Efficient Optimal Path Planning in Dynamic Environments Using Koopman MPC
Mohammad Abtahi, Navid Mojahed, Shima Nazari
TL;DR
The paper addresses real-time path planning for mobile robots in dynamic environments by learning a bilinear Koopman representation that jointly captures nonlinear unicycle dynamics and collision-avoidance constraints. Using bilinear EDMD, the lifted predictor $Z_{k+1}=A Z_k + B u_k + \sum_i H_i [u_k^i \cdot Z_k]$ faithfully represents input–state couplings, enabling a convex QP-MPC formulation in the lifted space.

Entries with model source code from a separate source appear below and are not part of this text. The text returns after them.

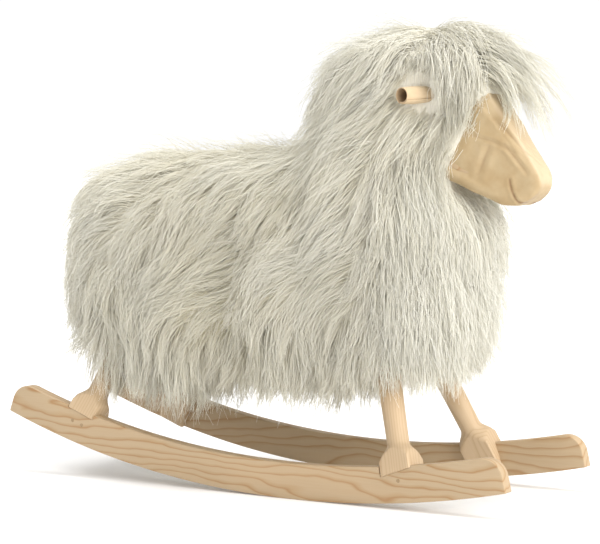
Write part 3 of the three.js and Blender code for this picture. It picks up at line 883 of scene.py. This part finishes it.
fleece = {
    "rear": -0.334, "front": 0.222, "width": 0.312, "back": 0.463,
    "under": 0.017,       # the skin lies this far inside the outline of the wool
    "hang": 0.128,        # lowest skin of the body
    "side": 0.1735,       # the farthest a hair may stand from the middle
    "ahead": 0.4185,      # the farthest a hair may reach forward
    "voxel": 0.0085, "lockEvery": 0.0185, "seed": 11,
    "lumps": 0.010,       # height of the broad swells in the pile
    "valley": 0.11,       # how far the body draws in behind the shoulder
    # where the tips of the fringe end: place along the sheep, height
    "fringeLine": [(-0.38, 0.300), (-0.345, 0.225), (-0.315, 0.168), (-0.28, 0.122), (-0.23, 0.098),
                   (-0.11, 0.094), (-0.04, 0.136), (0.02, 0.120), (0.07, 0.115), (0.145, 0.126),
                   (0.20, 0.138), (0.25, 0.152), (0.285, 0.180), (0.31, 0.205)],
    "tuck": 0.034,        # how far the rump draws in towards the fringe
}
# level sections of neck and crown: height, rear, front, width
neckSections = [
    (0.166, 0.110, 0.240, 0.168), (0.186, 0.070, 0.283, 0.252), (0.250, 0.044, 0.298, 0.291),
    (0.330, 0.030, 0.303, 0.300), (0.372, 0.030, 0.301, 0.291), (0.398, 0.030, 0.281, 0.276),
    (0.425, 0.032, 0.265, 0.255), (0.465, 0.038, 0.271, 0.226), (0.505, 0.050, 0.291, 0.187),
    (0.545, 0.070, 0.309, 0.156), (0.580, 0.096, 0.306, 0.131), (0.608, 0.138, 0.283, 0.094),
    (0.623, 0.190, 0.258, 0.039),
]


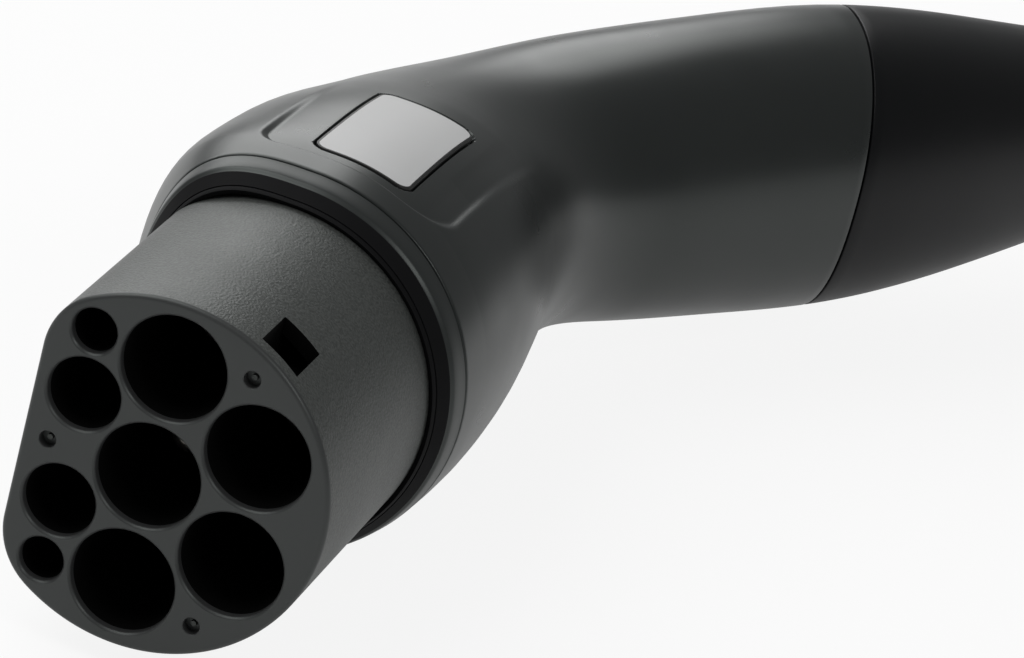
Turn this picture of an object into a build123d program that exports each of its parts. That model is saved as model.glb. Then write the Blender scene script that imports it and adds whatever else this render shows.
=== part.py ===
"""Charging plug with a round, flat-sided contact nose and a bent hollow grip.

Working frame: the earth contact's axis is the X axis, x = 0 on the mating face, +X back into the
plug; +Y is the flat side of the nose and the grip bends towards -Y; the plug is alike on both
sides of the plane Z = 0.  When everything is made, it is moved so that the origin lies under the
middle of the plug, on the surface that it rests on.
"""
from build123d import *
from math import cos, sin, radians, copysign, pi
import os

# ---------------------------------------------------------------- driving sizes, millimetres
PITCH = 17.5                     # distance between neighbouring power contacts
NOSE_R = 27.8                    # round part of the nose outline
NOSE_FLAT = 19.8                 # contact axis to the flat side
CORNER_R = 11.4                  # corners between the flat and the round part
FACE_EDGE_R = 0.7

POWER_HOLE_R = 8.1
SIGNAL_HOLE_R = 5.65
GUIDE_HOLE_R = 3.45
HOLE_DEPTH = 40.0
GUIDE_DEPTH = 36.0
MOUTH_CHAMFER = 0.4
WEB = 4.0                        # wall at the bottom of the holes, which the contacts pass
DIMPLE_R = 1.33
DIMPLE_DEPTH = 1.6

RING_FRONT = 44.1                # where the front ring meets the nose
RIM_X = 48.0                     # widest edge of the ring's sloping front
SEAM_X = 51.6                    # parting line between the front ring and the housing
FLANGE_X = 57.3                  # carrier flange, held between the ring's skirt and the housing
FLANGE_T = 3.0
SEAL_T = 0.8
SHOULDER_T = 3.4
CARRIER_END = 68.0
RETAINER_T = 3.0

WALL = 2.8
BEND_START = 104.0               # the grip leaves the nose axis here
BEND_R = 104.0
BEND_ANGLE = 32.7
CAP_SEAM_S = 216.0               # distance along the centre line to the cap's parting plane
CAP_SEAM_TILT = 24.7             # the parting plane leans by this much to the bend's inside
CABLE_R = 8.25

# Half sizes of the body across its centre line: distance along it, towards the flat side,
# away from it, and up or down.
STATIONS = [
    (SEAM_X, 23.7, 31.4, 31.4),
    (60.0, 26.9, 31.9, 31.7),
    (72.0, 28.0, 31.8, 31.3),
    (88.0, 27.9, 30.6, 30.0),
    (104.0, 26.3, 28.4, 27.5),
    (122.0, 23.8, 25.8, 24.5),
    (142.0, 22.2, 23.8, 22.8),
    (165.0, 22.0, 23.6, 24.2),
    (190.0, 22.0, 23.6, 25.6),
    (216.0, 21.6, 23.6, 26.2),
    (245.0, 19.8, 21.6, 23.4),
    (272.0, 17.3, 18.3, 18.9),
    (290.0, 15.5, 15.9, 16.0),
    (298.0, 14.6, 14.6, 14.6),
]

# Places on the face as (y, z)
POWER = {
    "pe": (0.0, 0.0),
    "n": (0.0, PITCH),
    "l1": (0.0, -PITCH),
    "l2": (-PITCH * cos(radians(30)), PITCH / 2),
    "l3": (-PITCH * cos(radians(30)), -PITCH / 2),
}
SIGNAL = {"cp": (12.1, PITCH / 2), "pp": (12.1, -PITCH / 2)}
GUIDES = [(12.7, 18.8), (12.7, -18.8)]
DIMPLES = [(-11.7, 20.3), (-11.7, -20.3), (15.8, 0.0)]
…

A comprehensive dictionary including $X,Y,v,\theta,X^2,Y^2,\sin\theta,\cos\theta,v\sin\theta,v\cos\theta$ yields $N_\ell=65$ observables, with $100{,}000$ trajectories supporting strong bilinear couplings $H_i$. The resulting BK-MPC achieves real-time performance (average solve times around $3.6$–$8.8$ ms) and up to a 320x speedup over nonlinear MPC while maintaining comparable safety and target-tracking accuracy in the presence of moving obstacles. This demonstrates the practical potential of bilinear Koopman models for efficient, safe navigation in dynamic scenarios with nonlinear constraints. Key equations showing the lifted dynamics, the linearized control input, and the collision-avoidance constraints are embedded in the QP that governs the receding-horizon optimization, facilitating deployment on embedded hardware without sacrificing safety guarantees.
Abstract
This paper presents a data-driven model predictive control framework for mobile robots navigating in dynamic environments, leveraging Koopman operator theory. Unlike the conventional Koopman-based approaches that focus on the linearization of system dynamics only, our work focuses on finding a global linear representation for the optimal path planning problem that includes both the nonlinear robot dynamics and collision-avoidance constraints. We deploy extended dynamic mode decomposition to identify linear and bilinear Koopman realizations from input-state data. Our open-loop analysis demonstrates that only the bilinear Koopman model can accurately capture nonlinear state-input couplings and quadratic terms essential for collision avoidance, whereas linear realizations fail to do so. We formulate a quadratic program for the robot path planning in the presence of moving obstacles in the lifted space and determine the optimal robot action in an MPC framework. Our approach is capable of finding the safe optimal action 320 times faster than a nonlinear MPC counterpart that solves the path planning problem in the original state space. Our work highlights the potential of bilinear Koopman realizations for linearization of highly nonlinear optimal control problems subject to nonlinear state and input constraints to achieve computational efficiency similar to linear problems.